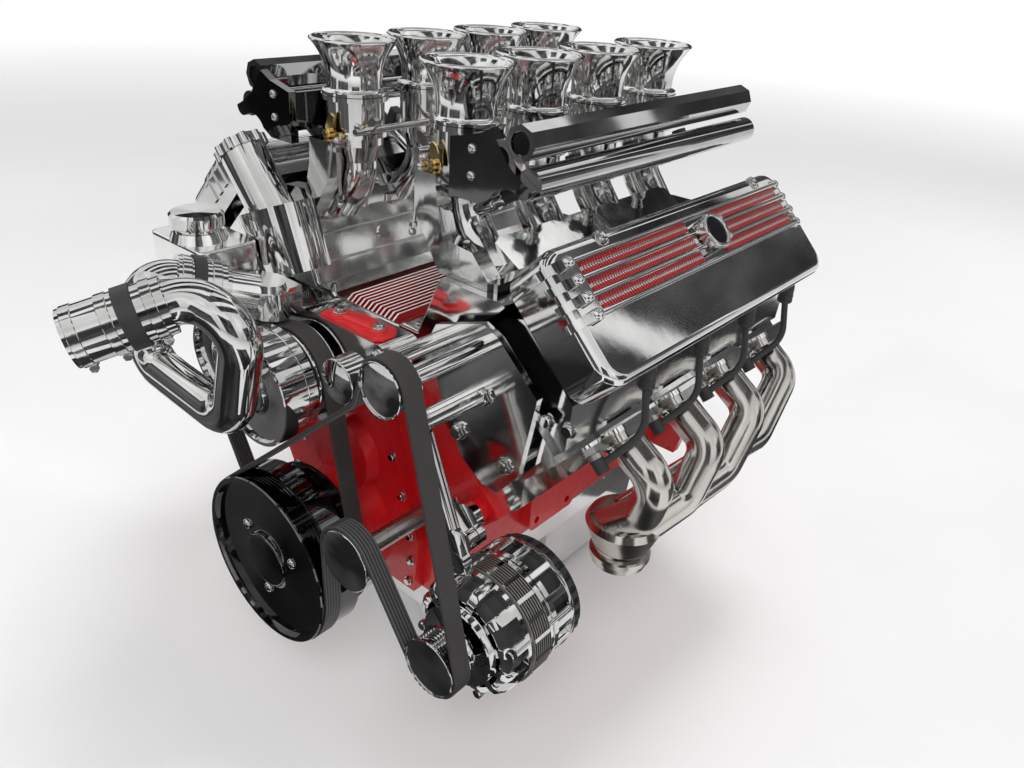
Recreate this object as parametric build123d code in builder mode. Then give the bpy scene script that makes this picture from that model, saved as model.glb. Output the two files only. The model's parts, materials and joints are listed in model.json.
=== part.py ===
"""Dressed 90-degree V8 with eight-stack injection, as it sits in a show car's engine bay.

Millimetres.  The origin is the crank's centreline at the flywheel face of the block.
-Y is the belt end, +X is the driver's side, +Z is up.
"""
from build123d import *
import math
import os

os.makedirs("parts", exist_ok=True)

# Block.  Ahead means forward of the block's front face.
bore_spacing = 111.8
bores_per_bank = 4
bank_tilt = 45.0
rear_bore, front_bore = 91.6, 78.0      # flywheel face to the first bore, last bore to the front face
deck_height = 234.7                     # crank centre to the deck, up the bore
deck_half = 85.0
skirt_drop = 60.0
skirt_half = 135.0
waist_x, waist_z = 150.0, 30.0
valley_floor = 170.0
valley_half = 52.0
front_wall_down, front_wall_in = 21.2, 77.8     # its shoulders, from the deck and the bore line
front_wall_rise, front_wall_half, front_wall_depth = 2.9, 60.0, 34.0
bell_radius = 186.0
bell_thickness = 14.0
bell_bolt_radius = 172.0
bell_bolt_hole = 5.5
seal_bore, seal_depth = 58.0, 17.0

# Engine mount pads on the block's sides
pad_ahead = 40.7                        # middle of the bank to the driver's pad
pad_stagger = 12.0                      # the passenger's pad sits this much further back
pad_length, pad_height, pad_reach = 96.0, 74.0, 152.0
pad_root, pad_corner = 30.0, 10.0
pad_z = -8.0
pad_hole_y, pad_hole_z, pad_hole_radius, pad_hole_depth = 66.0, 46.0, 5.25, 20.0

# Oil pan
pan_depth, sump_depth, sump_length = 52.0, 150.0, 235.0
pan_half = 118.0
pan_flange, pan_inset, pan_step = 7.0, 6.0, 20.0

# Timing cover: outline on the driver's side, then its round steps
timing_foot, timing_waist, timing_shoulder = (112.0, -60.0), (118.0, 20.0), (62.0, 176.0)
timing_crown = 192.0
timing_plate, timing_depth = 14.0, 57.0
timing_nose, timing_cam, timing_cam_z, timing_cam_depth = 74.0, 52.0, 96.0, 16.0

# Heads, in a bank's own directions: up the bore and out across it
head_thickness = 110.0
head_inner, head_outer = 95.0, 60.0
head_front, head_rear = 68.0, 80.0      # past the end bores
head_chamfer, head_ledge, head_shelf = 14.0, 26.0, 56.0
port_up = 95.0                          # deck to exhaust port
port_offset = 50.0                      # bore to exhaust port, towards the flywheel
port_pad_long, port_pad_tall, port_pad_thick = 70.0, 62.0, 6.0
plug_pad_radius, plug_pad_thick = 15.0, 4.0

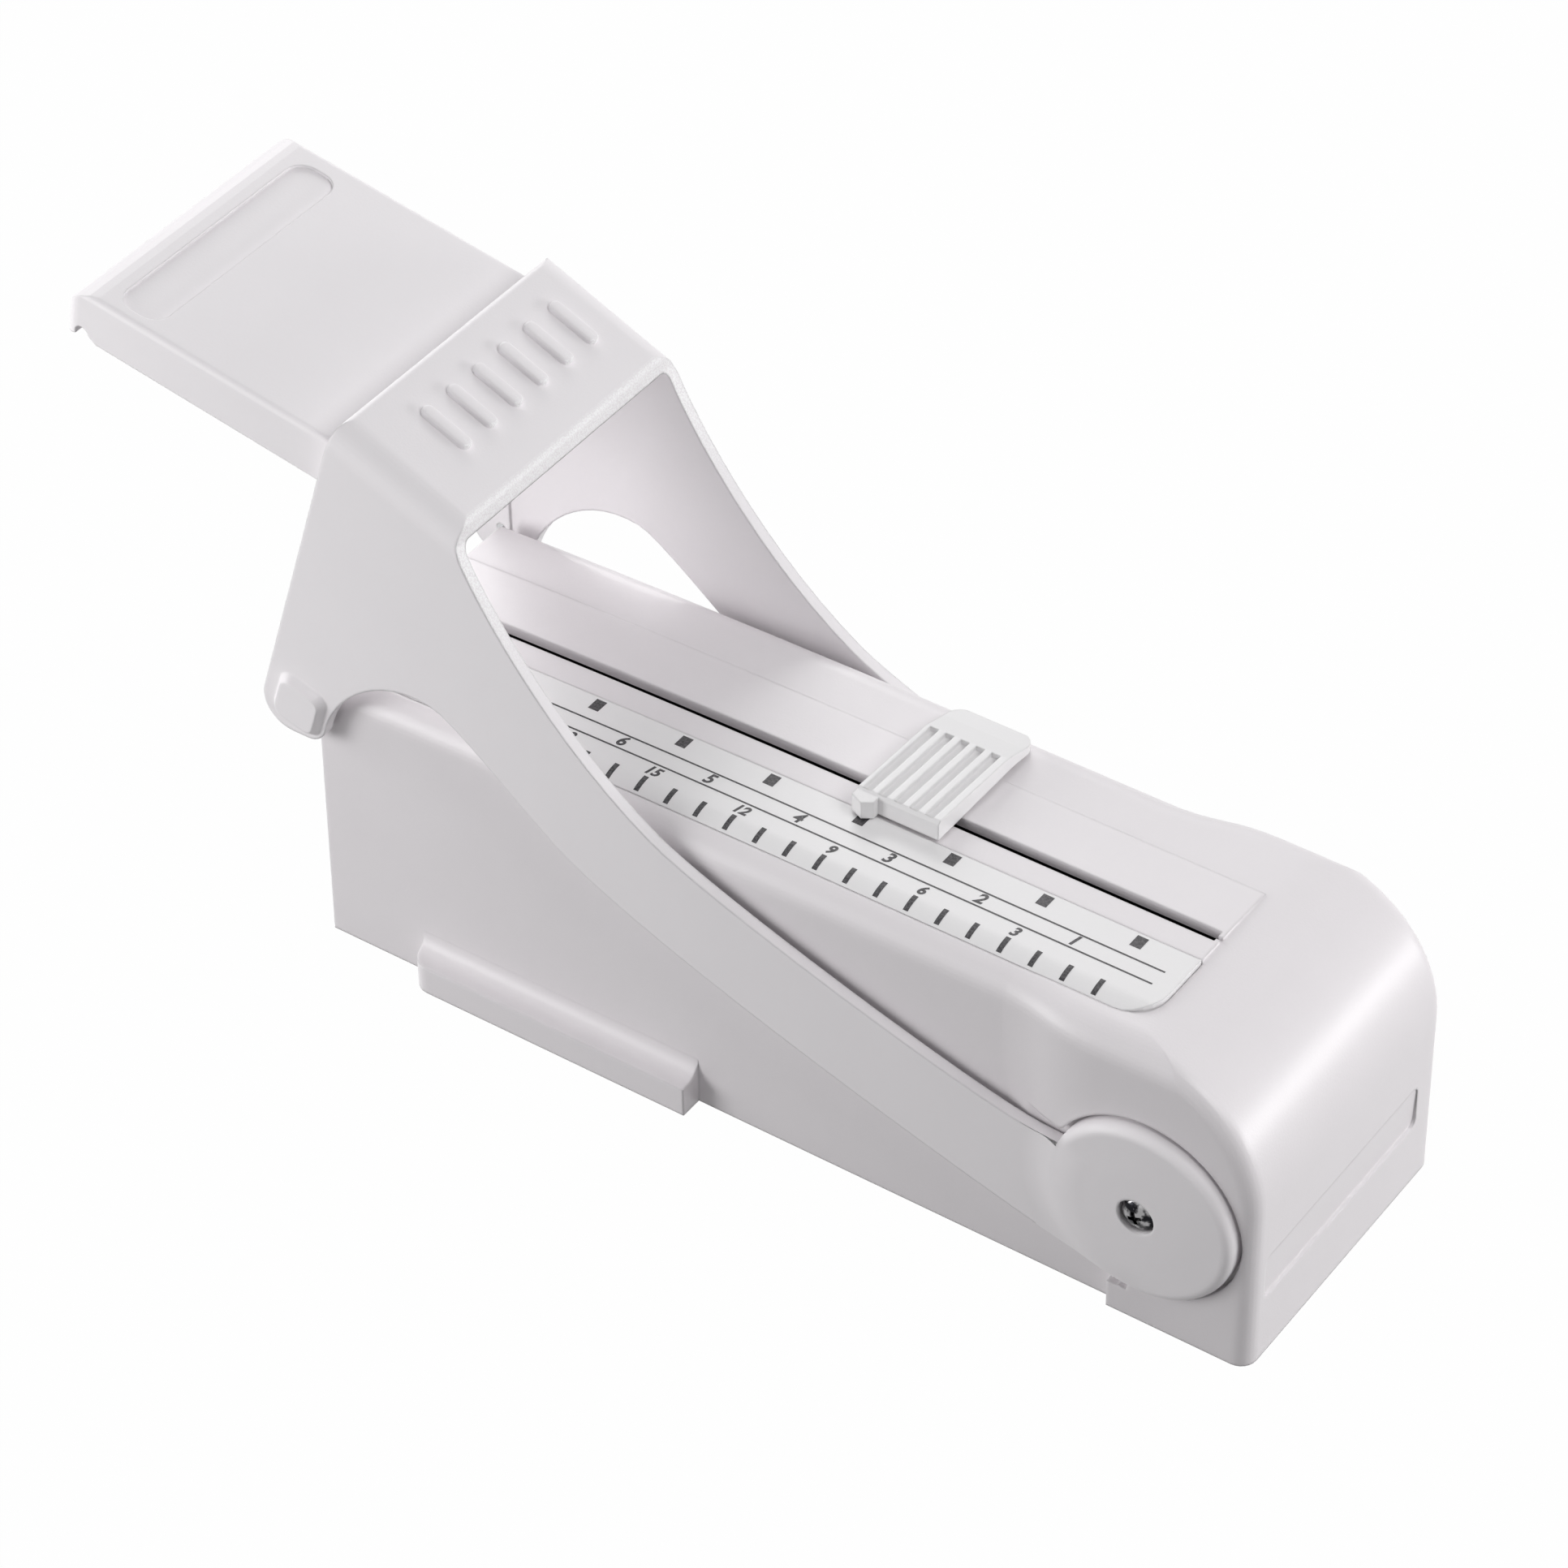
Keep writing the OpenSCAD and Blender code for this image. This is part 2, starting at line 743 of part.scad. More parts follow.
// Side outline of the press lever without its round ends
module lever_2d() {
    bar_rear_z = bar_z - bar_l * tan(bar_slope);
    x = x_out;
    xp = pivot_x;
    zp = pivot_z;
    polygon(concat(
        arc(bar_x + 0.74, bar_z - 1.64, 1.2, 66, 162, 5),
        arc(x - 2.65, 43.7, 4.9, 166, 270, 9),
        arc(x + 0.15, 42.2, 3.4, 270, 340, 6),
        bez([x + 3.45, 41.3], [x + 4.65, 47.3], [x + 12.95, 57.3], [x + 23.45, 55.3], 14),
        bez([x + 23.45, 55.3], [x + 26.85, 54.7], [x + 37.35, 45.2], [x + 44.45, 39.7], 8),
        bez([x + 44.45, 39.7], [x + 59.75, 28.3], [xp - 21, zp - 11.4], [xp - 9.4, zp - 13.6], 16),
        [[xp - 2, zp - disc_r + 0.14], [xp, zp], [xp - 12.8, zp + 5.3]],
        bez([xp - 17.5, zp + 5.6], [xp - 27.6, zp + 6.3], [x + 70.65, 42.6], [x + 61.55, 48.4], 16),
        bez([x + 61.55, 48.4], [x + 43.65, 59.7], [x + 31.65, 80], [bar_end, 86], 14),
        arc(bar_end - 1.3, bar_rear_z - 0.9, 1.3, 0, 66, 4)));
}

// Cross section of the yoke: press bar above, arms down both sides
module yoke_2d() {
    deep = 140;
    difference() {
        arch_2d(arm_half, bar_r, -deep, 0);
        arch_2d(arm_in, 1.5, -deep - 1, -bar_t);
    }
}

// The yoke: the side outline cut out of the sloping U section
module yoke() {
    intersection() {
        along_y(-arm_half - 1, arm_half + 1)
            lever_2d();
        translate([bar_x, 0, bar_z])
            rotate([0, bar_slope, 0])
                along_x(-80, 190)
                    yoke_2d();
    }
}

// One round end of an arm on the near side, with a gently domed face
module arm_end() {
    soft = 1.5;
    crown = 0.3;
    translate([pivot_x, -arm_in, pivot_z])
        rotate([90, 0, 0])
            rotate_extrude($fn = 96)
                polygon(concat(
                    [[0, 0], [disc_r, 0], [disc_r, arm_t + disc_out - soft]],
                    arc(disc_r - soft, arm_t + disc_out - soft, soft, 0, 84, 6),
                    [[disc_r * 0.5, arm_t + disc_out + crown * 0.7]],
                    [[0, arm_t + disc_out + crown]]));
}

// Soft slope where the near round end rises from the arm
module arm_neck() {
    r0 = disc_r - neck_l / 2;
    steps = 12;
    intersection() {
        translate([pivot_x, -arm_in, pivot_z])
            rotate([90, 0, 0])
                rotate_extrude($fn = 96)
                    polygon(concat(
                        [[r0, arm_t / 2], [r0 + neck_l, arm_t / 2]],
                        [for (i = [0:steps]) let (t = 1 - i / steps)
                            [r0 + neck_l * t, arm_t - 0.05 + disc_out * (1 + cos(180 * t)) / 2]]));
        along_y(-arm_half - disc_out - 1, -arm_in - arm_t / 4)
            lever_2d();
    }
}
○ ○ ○
## Your objective:
Every record above should be output exactly.

## Solution to this task:
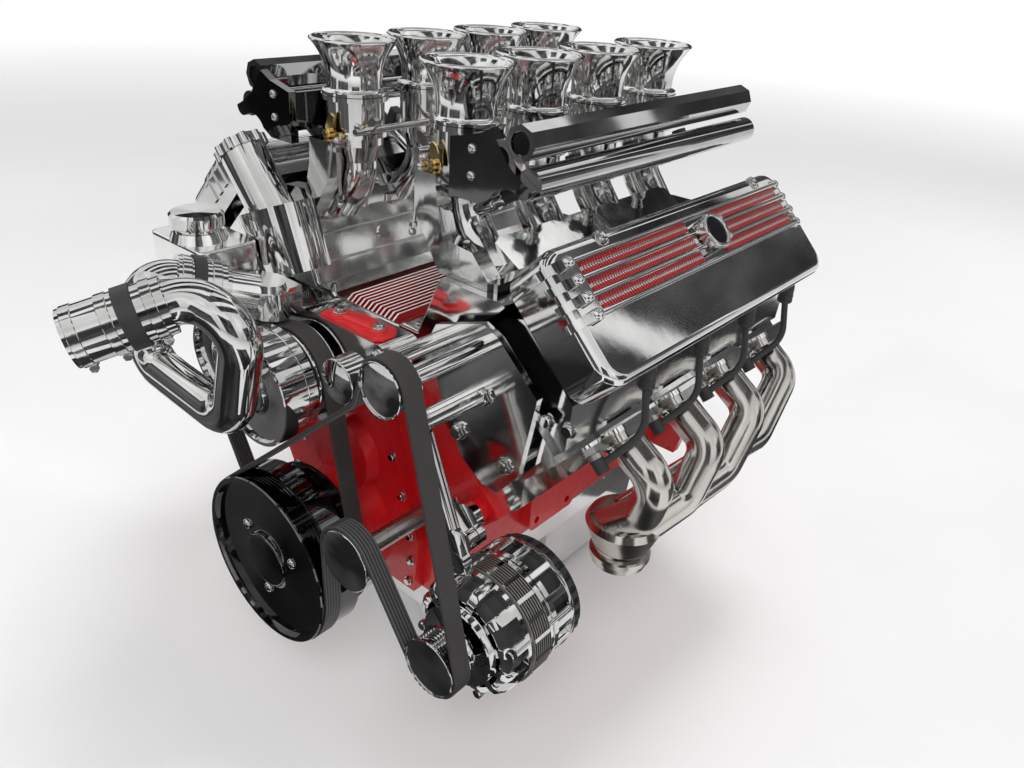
Recreate this object as parametric build123d code in builder mode. Then give the bpy scene script that makes this picture from that model, saved as model.glb. Output the two files only. The model's parts, materials and joints are listed in model.json.
=== part.py ===
"""Dressed 90-degree V8 with eight-stack injection, as it sits in a show car's engine bay.

Millimetres.  The origin is the crank's centreline at the flywheel face of the block.
-Y is the belt end, +X is the driver's side, +Z is up.
"""
from build123d import *
import math
import os

os.makedirs("parts", exist_ok=True)

# Block.  Ahead means forward of the block's front face.
bore_spacing = 111.8
bores_per_bank = 4
bank_tilt = 45.0
rear_bore, front_bore = 91.6, 78.0      # flywheel face to the first bore, last bore to the front face
deck_height = 234.7                     # crank centre to the deck, up the bore
deck_half = 85.0
skirt_drop = 60.0
skirt_half = 135.0
waist_x, waist_z = 150.0, 30.0
valley_floor = 170.0
valley_half = 52.0
front_wall_down, front_wall_in = 21.2, 77.8     # its shoulders, from the deck and the bore line
front_wall_rise, front_wall_half, front_wall_depth = 2.9, 60.0, 34.0
bell_radius = 186.0
bell_thickness = 14.0
bell_bolt_radius = 172.0
bell_bolt_hole = 5.5
seal_bore, seal_depth = 58.0, 17.0

# Engine mount pads on the block's sides
pad_ahead = 40.7                        # middle of the bank to the driver's pad
pad_stagger = 12.0                      # the passenger's pad sits this much further back
pad_length, pad_height, pad_reach = 96.0, 74.0, 152.0
pad_root, pad_corner = 30.0, 10.0
pad_z = -8.0
pad_hole_y, pad_hole_z, pad_hole_radius, pad_hole_depth = 66.0, 46.0, 5.25, 20.0

# Oil pan
pan_depth, sump_depth, sump_length = 52.0, 150.0, 235.0
pan_half = 118.0
pan_flange, pan_inset, pan_step = 7.0, 6.0, 20.0

# Timing cover: outline on the driver's side, then its round steps
timing_foot, timing_waist, timing_shoulder = (112.0, -60.0), (118.0, 20.0), (62.0, 176.0)
timing_crown = 192.0
timing_plate, timing_depth = 14.0, 57.0
timing_nose, timing_cam, timing_cam_z, timing_cam_depth = 74.0, 52.0, 96.0, 16.0

# Heads, in a bank's own directions: up the bore and out across it
head_thickness = 110.0
head_inner, head_outer = 95.0, 60.0
head_front, head_rear = 68.0, 80.0      # past the end bores
head_chamfer, head_ledge, head_shelf = 14.0, 26.0, 56.0
port_up = 95.0                          # deck to exhaust port
port_offset = 50.0                      # bore to exhaust port, towards the flywheel
port_pad_long, port_pad_tall, port_pad_thick = 70.0, 62.0, 6.0
plug_pad_radius, plug_pad_thick = 15.0, 4.0

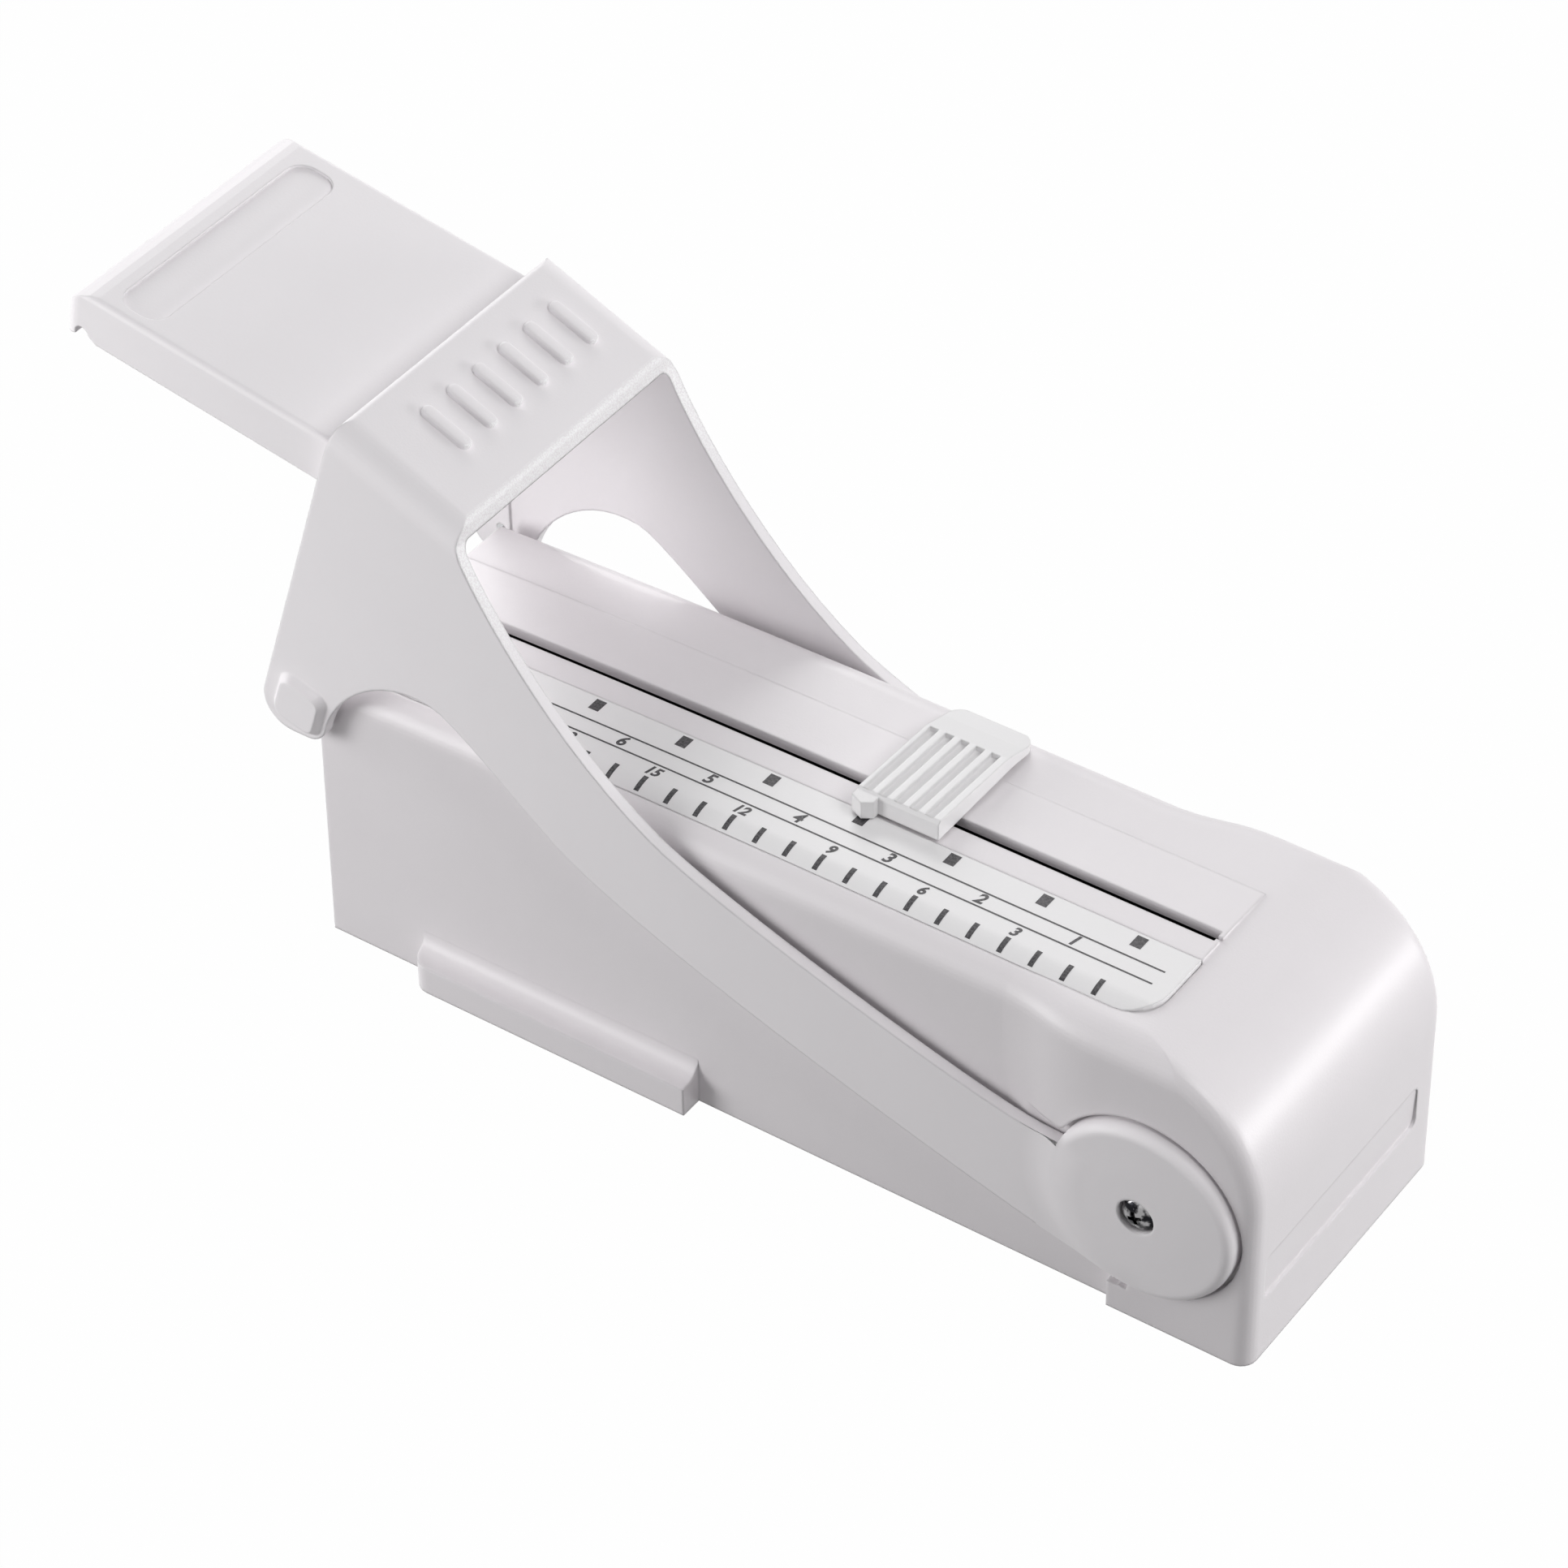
Keep writing the OpenSCAD and Blender code for this image. This is part 2, starting at line 743 of part.scad. More parts follow.
// Side outline of the press lever without its round ends
module lever_2d() {
    bar_rear_z = bar_z - bar_l * tan(bar_slope);
    x = x_out;
    xp = pivot_x;
    zp = pivot_z;
    polygon(concat(
        arc(bar_x + 0.74, bar_z - 1.64, 1.2, 66, 162, 5),
        arc(x - 2.65, 43.7, 4.9, 166, 270, 9),
        arc(x + 0.15, 42.2, 3.4, 270, 340, 6),
        bez([x + 3.45, 41.3], [x + 4.65, 47.3], [x + 12.95, 57.3], [x + 23.45, 55.3], 14),
        bez([x + 23.45, 55.3], [x + 26.85, 54.7], [x + 37.35, 45.2], [x + 44.45, 39.7], 8),
        bez([x + 44.45, 39.7], [x + 59.75, 28.3], [xp - 21, zp - 11.4], [xp - 9.4, zp - 13.6], 16),
        [[xp - 2, zp - disc_r + 0.14], [xp, zp], [xp - 12.8, zp + 5.3]],
        bez([xp - 17.5, zp + 5.6], [xp - 27.6, zp + 6.3], [x + 70.65, 42.6], [x + 61.55, 48.4], 16),
        bez([x + 61.55, 48.4], [x + 43.65, 59.7], [x + 31.65, 80], [bar_end, 86], 14),
        arc(bar_end - 1.3, bar_rear_z - 0.9, 1.3, 0, 66, 4)));
}

// Cross section of the yoke: press bar above, arms down both sides
module yoke_2d() {
    deep = 140;
    difference() {
        arch_2d(arm_half, bar_r, -deep, 0);
        arch_2d(arm_in, 1.5, -deep - 1, -bar_t);
    }
}

// The yoke: the side outline cut out of the sloping U section
module yoke() {
    intersection() {
        along_y(-arm_half - 1, arm_half + 1)
            lever_2d();
        translate([bar_x, 0, bar_z])
            rotate([0, bar_slope, 0])
                along_x(-80, 190)
                    yoke_2d();
    }
}

// One round end of an arm on the near side, with a gently domed face
module arm_end() {
    soft = 1.5;
    crown = 0.3;
    translate([pivot_x, -arm_in, pivot_z])
        rotate([90, 0, 0])
            rotate_extrude($fn = 96)
                polygon(concat(
                    [[0, 0], [disc_r, 0], [disc_r, arm_t + disc_out - soft]],
                    arc(disc_r - soft, arm_t + disc_out - soft, soft, 0, 84, 6),
                    [[disc_r * 0.5, arm_t + disc_out + crown * 0.7]],
                    [[0, arm_t + disc_out + crown]]));
}

// Soft slope where the near round end rises from the arm
module arm_neck() {
    r0 = disc_r - neck_l / 2;
    steps = 12;
    intersection() {
        translate([pivot_x, -arm_in, pivot_z])
            rotate([90, 0, 0])
                rotate_extrude($fn = 96)
                    polygon(concat(
                        [[r0, arm_t / 2], [r0 + neck_l, arm_t / 2]],
                        [for (i = [0:steps]) let (t = 1 - i / steps)
                            [r0 + neck_l * t, arm_t - 0.05 + disc_out * (1 + cos(180 * t)) / 2]]));
        along_y(-arm_half - disc_out - 1, -arm_in - arm_t / 4)
            lever_2d();
    }
}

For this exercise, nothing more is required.